Por Néstor Saavedra
Se ha hablado mucho, en estos días, sobre la compra y venta de líderes (el nombre queda un poco grande) y votantes políticos. La práctica merece nuestro mayor repudio y nos recuerda un par de personas que llegaron a vender desde títulos de nobleza hasta una estatua y una casa de gobierno.
En Inglaterra, pasada la Primera Guerra Mundial, el tesoro necesitaba tanto dinero para reconstruir el país, que, entre otras medidas, entregaba sin cargo títulos nobiliarios por los que recibía dinero impositivo. Mounth Gregory, un empleado que tenía acceso a la lista de personas que eran merecedoras de los cargos de dignidad, empezó a venderles los títulos antes de que el Estado las contactara.
Agradecidos del privilegio, los nuevos condes, marqueses, barones, duques, no protestaban y, por tanto, tampoco el Estado hacía nada, pues no recibía quejas. De todas maneras, los títulos les habrían llegado por merecimiento. La cesión y el “negocio” de Gregory terminaron en 1925, cuando se declaró la ilegalidad del traspaso de honores.
Lo de Arthur Ferguson es digno de una película. Este escocés se paraba cerca de un monumento y lo estudiaba con aire de profunda concentración hasta que algún turista le preguntaba algo. Entonces iniciaba su actuación.
En Londres, tuvo la gracia de que un viajero norteamericano lo consultara sobre la causa por la que Ferguson se concentraba mirando la famosa columna del almirante Nelson en plaza Trafalgar. Le respondió que el Estado necesitaba venderla para saldar una deuda que mantenía con los Estados Unidos. Tocado por el nombre de su patria y por su pasión por las colecciones históricas, este millonario se mostró interesado en el tema. El estafador le dijo que estaba encargado de la venta, pero ya era tarde para concretarla, porque había pasado el tiempo de ofertas. Esto estimuló más al comprador y cayó en la trampa: le vendió la estatura por seis mil dólares y, para sellar jurídicamente el acto, le entregó un recibo y los datos de una compañía constructora que le trasladaría el monumento hasta su casa. Cuando le empresa se negó a destruir el monumento y transportarlo, el norteamericano se dio cuenta de que había sido víctima de un cuento.

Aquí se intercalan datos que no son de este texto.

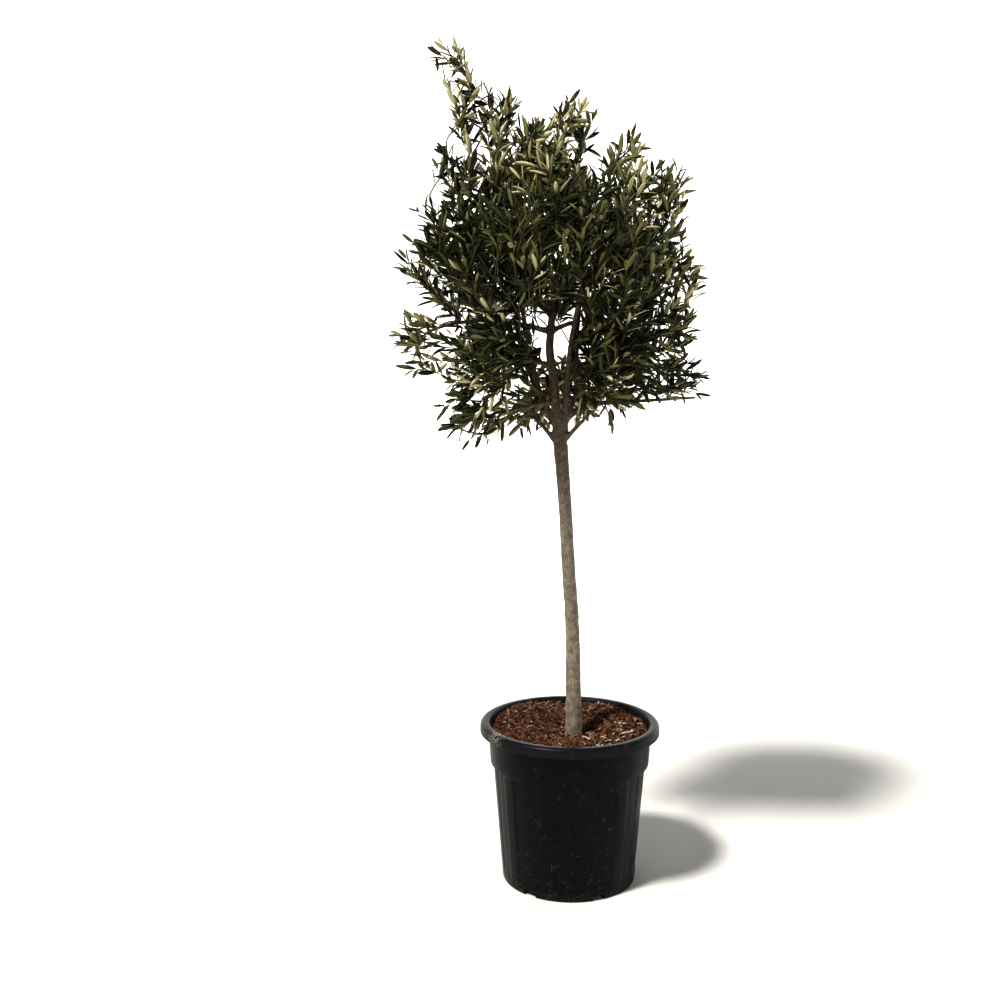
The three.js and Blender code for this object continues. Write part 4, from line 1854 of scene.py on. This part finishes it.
@dataclass(frozen=True)
class LeafShape:
    """One olive leaf blade, 1 unit long along +X with its upper face towards +Z.

    It is a closed shell: the upper and lower faces meet at the margin and part at the midrib.
    """

    width: float
    bend: float
    fold: float
    sway: float
    stalk: float = 0.09
    stalk_width: float = 0.012
    rib: float = 0.011
    thickness: float = 0.014
    stations: tuple[float, ...] = (0.1, 0.26, 0.52, 0.78, 0.945)

    def outline(self, share: float) -> float:
        """Half the blade's width at a share of its length: widest a little past the middle."""
        blade = (share - self.stalk) / (1 - self.stalk)
        return self.width / 2 * max(0.0, math.sin(math.pi * max(0.0, blade))) ** 0.5

    def spot(self, share: float, side: float, lift: float) -> tuple[float, float, float]:
        """A point of the bent and folded blade.

        Args:
            share: How far along the blade the point is.
            side: How far from the midrib.
            lift: How far above the flat blade.

        Returns:
            The point.
        """
        drop = -self.bend * share**2
        turn = self.sway * share**2
        return (share - 0.15 * abs(self.bend) * share**2, side + turn, drop + lift + self.fold * abs(side))

    def build(self) -> Mesh:
        """Makes the blade, with an attribute that tells each face's kind.

        Returns:
            The blade's mesh.
        """
        corners, faces, kinds, rows = [], [], [], []
        for share in self.stations:
            half = max(self.stalk_width, self.outline(share))
            rib = min(self.rib, half * 0.4)
            row = [(-half, 0.0), (-rib, 0.5), (rib, 0.5), (half, 0.0), (0.0, -0.5)]
            rows.append(len(corners))
            corners += [self.spot(share, side, lift * self.thickness) for side, lift in row]
        start, end = len(corners), len(corners) + 1
        corners += [self.spot(0.0, 0.0, 0.0), self.spot(1.0, 0.0, 0.0)]
        top, under, middle = (kind.value for kind in LeafFace)
        for low, high in zip(rows[:-1], rows[1:], strict=True):
            for left, kind in enumerate((top, middle, top, under, under)):
                right = (left + 1) % 5
                faces.append((low + left, high + left, high + right, low + right))
                kinds.append(kind)
        for left, kind in enumerate((top, top, top, under, under)):
            right = (left + 1) % 5
            faces.append((start, rows[0] + left, rows[0] + right))
            faces.append((rows[-1] + left, end, rows[-1] + right))
            kinds += [kind, kind]
        mesh = mesh_of("leaf", corners, faces)
        attribute = mesh.attributes.new("face_kind", "INT", "FACE")
        attribute.data.foreach_set("value", kinds)
        return mesh


LEAF_SHAPES = (
    LeafShape(width=0.215, bend=0.10, fold=0.35, sway=0.03),
    LeafShape(width=0.235, bend=0.03, fold=0.22, sway=-0.04),
    LeafShape(width=0.19, bend=0.20, fold=0.45, sway=0.07),
    LeafShape(width=0.25, bend=-0.08, fold=0.30, sway=-0.06),
    LeafShape(width=0.205, bend=0.14, fold=0.18, sway=0.0),
)


@dataclass
class Foliage:
    """The leaves and twigs of one part of the crown."""

    part: CrownPart
    growth: Growth
    materials: dict[str, Material]
    pair_gap: float = 12.5 * MM
    leaf_length: float = 38 * MM
    tip_leaf: float = 0.72
    furthest_out: float = 16 * MM
    missing: float = 0.1
    missing_at_tip: float = 0.02
    opening: float = 52.0
    closing: float = 14.0
    tip_opening: float = 24.0
    face_lift: float = 0.22
    face_noise: float = 0.42
    twig_sides: int = 6
    kind_step: int = 10

    def build(self, shapes: Collection) -> None:
        """Makes the part's leaves as one piece, and its twigs and shoots as two more.

        Args:
            shapes: The leaf blades to pick from.
        """
        sprays = [spray for spray in self.growth.sprays if spray.part is self.part]
        label = self.part.name.lower()
        nodes = ["foliage_" + name for name in self.part.value]
        points = self.leaf_points(sprays)
        leaves = run_nodes(f"olive_leaves_{label}", points, self.leaf_tree(), {"Leaf shapes": shapes})
        finish_piece(leaves, nodes)
        limbs = self.growth.limbs
        young = [spray.stem for spray in sprays if not any(spray.stem is limb for limb in limbs)]
        older = [self.thin_part(spray) for spray in sprays if any(spray.stem is limb for limb in limbs)]
        for name, stems, key in (("twigs", young, "young"), ("shoots", older, "brown")):
            values = {"Sides": self.twig_sides, "Material": self.materials[key]}
            tubes = run_nodes(f"olive_{name}_{label}", stems_mesh(name, stems), tube_tree(), values)
            finish_piece(tubes)

    def thin_part(self, spray: Spray) -> Stem:
        """The part of a spray's stem that isn't in the barked skin already, with a little overlap.

        Args:
            spray: The spray.

        Returns:
            That part of its stem.
        """
        stem = spray.stem
        thin = np.flatnonzero(stem.radii < SKIN_THINNEST)
        first = max(0, int(thin[0]) - 3) if len(thin) else len(stem.points) - 2
        return Stem(stem.points[first:], stem.radii[first:])

    def leaf_points(self, sprays: list[Spray]) -> Mesh:
        """A point for each leaf, with its turn, length, shape and tint as attributes.

        Args:
            sprays: The sprays that carry the leaves.

        Returns:
            The points' mesh.
        """
        rng = np.random.default_rng(self.growth.seed * 100 + list(CrownPart).index(self.part))
        places, turns, lengths, picks, tints = [], [], [], [], []
        for spray in sprays:
            stem = spray.stem
            along = distances(stem.points)
            tangents = stem.tangents()
            total = along[-1]
            place = total * spray.bare
            turn = rng.uniform(0, math.pi)
            marks = []
            while place < total - 0.4 * self.pair_gap:
                marks.append(place)
                place += self.pair_gap * rng.uniform(0.8, 1.2)
            marks.append(total)
            for number, mark in enumerate(marks):
                share = mark / total
                base = interpolated(mark, along, stem.points)
                tangent = unit(interpolated(mark, along, tangents))
                turn += math.pi / 2 + rng.normal(0, 0.2)
                at_tip = number == len(marks) - 1
                for side in (0.0, math.pi):
                    if rng.random() < (self.missing_at_tip if at_tip else self.missing):
                        continue
                    out = across(tangent, turn + side + rng.normal(0, 0.12))
                    opening = self.tip_opening if at_tip else self.opening - self.closing * share
                    open_angle = math.radians(opening) + rng.normal(0, 0.16)
                    way = unit(math.cos(open_angle) * tangent + math.sin(open_angle) * out)
                    way = unit(way + rng.uniform(-0.12, 0.06) * UP)
                    face = unit(tangent - (tangent @ way) * way)
                    face = unit(face + self.face_lift * UP + self.face_noise * rng.normal(size=3))
                    face = unit(face - (face @ way) * way)
                    cross = np.cross(face, way)
                    matrix = Matrix((way, cross, face)).transposed()
                    length = self.leaf_length * rng.uniform(0.72, 1.18) * (self.tip_leaf if at_tip else 1.0)
                    if self.growth.stray(base + way * length, self.furthest_out):
                        continue
                    places.append(base)
                    turns.append(tuple(matrix.to_euler()))
                    lengths.append(length)
                    picks.append(int(rng.integers(len(LEAF_SHAPES))))
                    tints.append(spray.tint)
        mesh = bpy.data.meshes.new("leaf_points")
        mesh.from_pydata([tuple(place) for place in places], [], [])
        for name, kind, field_name, values in (
            ("turn", "FLOAT_VECTOR", "vector", np.array(turns, dtype=np.float32).ravel()),
            ("leaf_length", "FLOAT", "value", np.array(lengths, dtype=np.float32)),
            ("shape", "INT", "value", np.array(picks, dtype=np.int32)),
            ("tint", "INT", "value", np.array(tints, dtype=np.int32)),
        ):
            attribute = mesh.attributes.new(name, kind, "POINT")
            attribute.data.foreach_set(field_name, values)
        LOG.info("%s: %d leaves", self.part.name, len(places))
        return mesh

    def leaf_tree(self) -> NodeTree:
        """The rule that sets a leaf on each point and deals out the colours by spray.

        Returns:
            The tree.
        """
        tree, given = nodes_tree("leaves", {"Leaf shapes": "NodeSocketCollection"})
        points = add(tree, "GeometryNodeMeshToPoints", {"Mesh": given.outputs["Geometry"]})
        read = {}
        for name, kind in (
            ("turn", "FLOAT_VECTOR"),
            ("leaf_length", "FLOAT"),
            ("shape", "INT"),
            ("tint", "INT"),
            ("face_kind", "INT"),
        ):
            read[name] = add(tree, ATTRIBUTE, {"Name": name}, data_type=kind).outputs[0]
        rotation = add(tree, "FunctionNodeEulerToRotation", {0: read["turn"]})
        blades = {"Collection": given.outputs["Leaf shapes"], "Separate Children": True}
        shapes = add(tree, SHAPES, blades | {"Reset Children": True})
        copies = add(
            tree,
            COPIES,
            {
                "Points": points.outputs[0],
                "Instance": shapes.outputs[0],
                "Pick Instance": True,
                "Instance Index": read["shape"],
                "Rotation": rotation.outputs[0],
                "Scale": read["leaf_length"],
            },
        )
        flow = add(tree, REALIZE, {0: copies.outputs[0]}).outputs[0]
        tens = add(tree, MATH, {0: read["face_kind"], 1: float(self.kind_step)}, operation="MULTIPLY")
        code = add(tree, MATH, {0: tens.outputs[0], 1: read["tint"]}, operation="ADD")
        for number, material in self.deal().items():
            same = {0: code.outputs[0], 1: float(number), "Epsilon": 0.4}
            chosen = add(tree, "FunctionNodeCompare", same, data_type="FLOAT", operation="EQUAL")
            dressed = {"Geometry": flow, "Selection": chosen.outputs[0], "Material": material}
            flow = add(tree, DRESS, dressed).outputs[0]
        add(tree, OUTPUT, {0: flow})
        return tree

    def deal(self) -> dict[int, Material]:
        """Which material each face takes.

        Returns:
            The material for each code, which is ten times the face's kind plus its spray's tint.
        """
        table = {}
        for tint in range(len(LEAF_TOPS)):
            # Paler tints take paler undersides: the undersides' painted light and shade follow the tints.
            under = min((tint + 1) // 2, len(LEAF_UNDERSIDES) - 1)
            for kind, key in (
                (LeafFace.TOP, f"top_{tint}"),
                (LeafFace.UNDERSIDE, f"under_{under}"),
                (LeafFace.RIB, "rib"),
            ):
                table[self.kind_step * kind.value + tint] = self.materials[key]
        return table


@dataclass
class Crown:
    """Everything that grows on the boughs."""

    growth: Growth

    def build(self) -> None:
        """Makes every part of the crown from one set of leaf shapes and materials."""
        materials = {f"top_{number}": finish.build() for number, finish in enumerate(LEAF_TOPS)}
        materials |= {f"under_{number}": finish.build() for number, finish in enumerate(LEAF_UNDERSIDES)}
        materials["rib"] = LEAF_RIB.build()
        materials["young"], materials["brown"] = (finish.build() for finish in SHOOT_BARK)
        shapes = shape_set("leaf_shapes", (leaf.build() for leaf in LEAF_SHAPES))
        for part in CrownPart:
            Foliage(part, self.growth, materials).build(shapes)
        discard(shapes)


# --- Studio ---


@dataclass
class Studio:
    """A round sweep of pale paper, one soft sun, a light on the sweep, and the camera."""

    distance: float = 1.94
    aside: float = -0.1208
    eye_height: float = 0.888
    pitch: float = 6.64
    lens: float = 41.4
    film_width: float = 36.0
    floor_radius: float = 4.4
    bend: float = 1.9
    wall_top: float = 3.6
    bend_steps: int = 24
    facets: int = 128
    paper: str = "#f6f6f5"
    air_colour: tuple[float, float, float, float] = (0.98, 0.99, 1.0, 1.0)
    air_strength: float = 0.09
    sun_from: tuple[float, float, float] = (-0.433, -0.373, 0.821)
    sun_power: float = 3.8
    sun_width: float = 9.0
    sun_colour: tuple[float, float, float] = (1.0, 0.965, 0.91)
    wash_place: tuple[float, float, float] = (0.0, 3.0, 4.6)
    wash_target: tuple[float, float, float] = (0.0, 6.3, 2.4)
    wash_power: float = 300.0
    wash_size: tuple[float, float] = (9.0, 1.2)
    film_gamma: float = 0.8

    def build(self) -> None:
        """Makes the sweep, the lights and the camera."""
        sweep = self.sweep()
        world = bpy.data.worlds.new("studio_air")
        world.use_nodes = True
        air = world.node_tree.nodes["Background"]
        air.inputs["Color"].default_value = self.air_colour
        air.inputs["Strength"].default_value = self.air_strength
        scene = bpy.context.scene
        scene.world = world
        sun = self.lamp("sun", "SUN", self.sun_from, (0.0, 0.0, 0.0), self.sun_power)
        sun.angle = math.radians(self.sun_width)
        sun.color = self.sun_colour
        wash = self.lamp("sweep_light", "AREA", self.wash_place, self.wash_target, self.wash_power)
        wash.shape = "RECTANGLE"
        wash.size, wash.size_y = self.wash_size
        scene.view_settings.view_transform = "Standard"
        scene.view_settings.gamma = self.film_gamma
        lens = bpy.data.cameras.new("camera")
        lens.lens = self.lens
        lens.sensor_width = self.film_width
        camera = bpy.data.objects.new("camera", lens)
        camera.location = (self.aside, -self.distance, self.eye_height)
        camera.rotation_euler = Euler((math.radians(90 - self.pitch), 0.0, 0.0))
        scene.collection.objects.link(camera)
        scene.camera = camera

    def sweep(self) -> Object:
        """Makes the round sweep: a flat floor that bends up into a low wall all round.

        Returns:
            The sweep.
        """
        line = [(self.floor_radius, 0.0)]
        for turn in range(1, self.bend_steps + 1):
            angle = math.radians(90 * turn / self.bend_steps)
            rise = self.bend * (1 - math.cos(angle))
            line.append((self.floor_radius + self.bend * math.sin(angle), rise))
        line.append((self.floor_radius + self.bend, self.wall_top))
        corners, faces = [], [tuple(range(self.facets))]
        for row, (radius, height) in enumerate(line):
            corners += ring(radius, height, self.facets)
            if row:
                faces += ring_faces(row * self.facets, (row - 1) * self.facets, self.facets)
        sweep = new_object("studio_sweep", mesh_of("studio_sweep", corners, faces))
        sweep.data.materials.append(PlainFinish("matt_white_paper", self.paper, 0.95, 0.0).build())
        return sweep

    def lamp(self, name: str, kind: str, place: tuple, target: tuple, power: float) -> Light:
        """Adds a light.

        Args:
            name: Its name.
            kind: Its type.
            place: Where it hangs.
            target: What it is turned to.
            power: Its power.

        Returns:
            The light.
        """
        light = bpy.data.lights.new(name, kind)
        light.energy = power
        lamp = bpy.data.objects.new(name, light)
        lamp.location = place
        lamp.rotation_euler = (Vector(target) - Vector(place)).to_track_quat("-Z", "Y").to_euler()
        bpy.context.scene.collection.objects.link(lamp)
        return light


def main() -> None:
    """Builds the pot, the compost, the wood and the crown, and sets the studio round them."""
    logging.basicConfig(level=logging.INFO, format="%(asctime)s %(message)s")
    Studio().build()
    NurseryPot().build()
    Compost().build()
    growth = Growth()
    growth.run()
    Wood(growth).build()
    Crown(growth).build()


if __name__ == "__main__":
    main()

Ferguson no paró allí: vendió el Big Ben y el palacio de Buckingham. En 1925 viajó a Estados Unidos, donde conoció a un ganadero de Texas que soñaba con vivir en la Casa Blanca. Ferguson le dijo que tenía contactos con el Estado, pero que no lo contara a nadie para no complicar las gestiones: en este silencio, le alquiló la Casa de Gobierno por mil dólares anuales.
Luego huyó a Nueva York, donde encontró otro gran negocio: vendió la estatua de la Libertad a un australiano. Pero cometió un gran error: el comprador le pidió tomarse una foto juntos al pie del monumento. Cuando se enteró de que había sido estafado, reveló la foto y la policía arrestó a Ferguson que, luego de cinco años, recuperó la libertad y vivió rodeado de lujos en una mansión en California.
Pero no todo sucedió en Inglaterra: un tal Ludwig, enterado de que el gobierno francés planeaba reparaciones en la torre Eiffel, la vendió por chatarra y se escapó a Estados Unidos. En Norteamérica llegó al colmo: fabricó una falsa máquina de falsificar dinero, es decir, se propuso estafar a un estafador. Y lo logró: la víctima fue Heber Lober. Ludwig huyó a Chicago, donde se hizo amigo de Al Capone en 1927. Fue, sin dudas, el estafador más importante en ese país. Incluso lo arrestaron y se escapó. Lo encontraron, luego, en Pittsburgh, pero con otro nombre y disfrazado de jubilado. Murió en la cárcel unos pocos años después. Había impreso y circulado 164 millones de dólares falsificados.